Money as the New Measure of Worth: When Bank Balances Became Identity Cards
Money as the New Measure of Worth: When Bank Balances Became Identity Cards
There was a time when you knew a person by their actions. The neighbour who shared his food during a crisis. The uncle who mentored the colony kids without charging a fee. The aunty who scolded you when you were wrong—not because she hated you, but because she loved you enough to correct you.
Their value in the community had nothing to do with how much money they had. It had everything to do with who they were.

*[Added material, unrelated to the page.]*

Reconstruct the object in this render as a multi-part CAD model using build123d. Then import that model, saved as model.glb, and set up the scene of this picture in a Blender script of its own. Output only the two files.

Today, that world feels like a fading photograph. In its place stands a new order—cold, transactional, and unforgiving. In this new world, a person's worth is calculated not by their character, but by their bank balance. Not by their integrity, but by their income. Not by the warmth of their heart, but by the size of their house.
The Price Tag on Respect
Walk into any gathering today and watch how people interact. Notice who commands attention. Notice who is ignored. It takes only a few minutes to see the pattern.
The wealthy are treated with deference, regardless of how they earned their money or how they treat others. Their opinions are valued, their jokes are laughed at, their presence is celebrated.
The less fortunate? They are tolerated at best, invisible at worst. Their wisdom, their kindness, their struggles—none of it matters if it doesn't come with a price tag.
Respect, once earned through years of consistent character, is now bought with a credit card. And like all things bought, it is temporary and transactional.
The Identity Trap
We have tied our identity so tightly to our income that we no longer know who we are without it. "What do you do?" is the first question at every introduction. Not "Who are you?" Not "What do you love?" Not "What matters to you?" Just—what do you do for money?
And if the answer doesn't impress, the conversation ends.
This obsession has created a generation of people who are defined by their paychecks. When the paycheck grows, they feel worthy. When it shrinks, they feel worthless. Their sense of self rises and falls with the stock market, with the appraisal cycle, with the approval of bosses who don't care who they really are.
The Commodification of Everything
In this new world, every need begins and ends with money.
Want to learn a skill? Pay for a course. Want to make friends? Spend on outings. Want to find a partner? Have a good job and a flat. Want respect? Show your wealth.
Even relationships have become transactions. We calculate what people can do for us rather than who they are to us. We invest in people who can advance our careers, not in people who nourish our souls. We measure friendships by usefulness, not by connection.
The chawl taught us differently. There, a friend was a friend because they sat with you when you were sad. Because they shared their last roti. Because they laughed at your stupid jokes. Money never entered the equation.
The Human Value Deficit
When human value becomes secondary to financial status, everyone loses.
The wealthy lose the ability to be seen for who they really are. They are surrounded by people who want something from them, not people who want them. They become isolated in their own success, wondering if anyone would stay if the money disappeared.
The less wealthy lose their dignity. They are made to feel small, insignificant, unworthy—not because of who they are, but because of what they don't have. They internalize the message that they don't matter, and that message becomes a self-fulfilling prophecy.
And society loses its soul. We become a collection of economic units rather than a community of human beings. We calculate rather than care. We transact rather than connect.
The Chawl Memory
I remember the richest man in our chawl. He didn't have much money. But he had time for everyone. He sat on the stairs and listened to anyone who needed to talk. He helped resolve fights. He gave advice that actually helped. He was poor by today's standards, but he was wealthy in ways that matter.
When he passed away, the entire chawl mourned. Not because he left them money—he had none to leave. But because he left them memories. He left them love. He left them a example of what a human being could be.
A Call to Reclaim Worth
We cannot change the world overnight. But we can change our own minds. We can decide, consciously, to value people for who they are rather than what they have.
We can listen to the janitor with the same attention we give the CEO. We can appreciate the kindness of a friend regardless of their job title. We can teach our children that character matters more than cash, that integrity outlasts income, that the size of your heart is more important than the size of your house.
Money is a tool. It was never meant to be an identity. And the sooner we remember that, the sooner we can begin to build a world where human beings are valued for being human.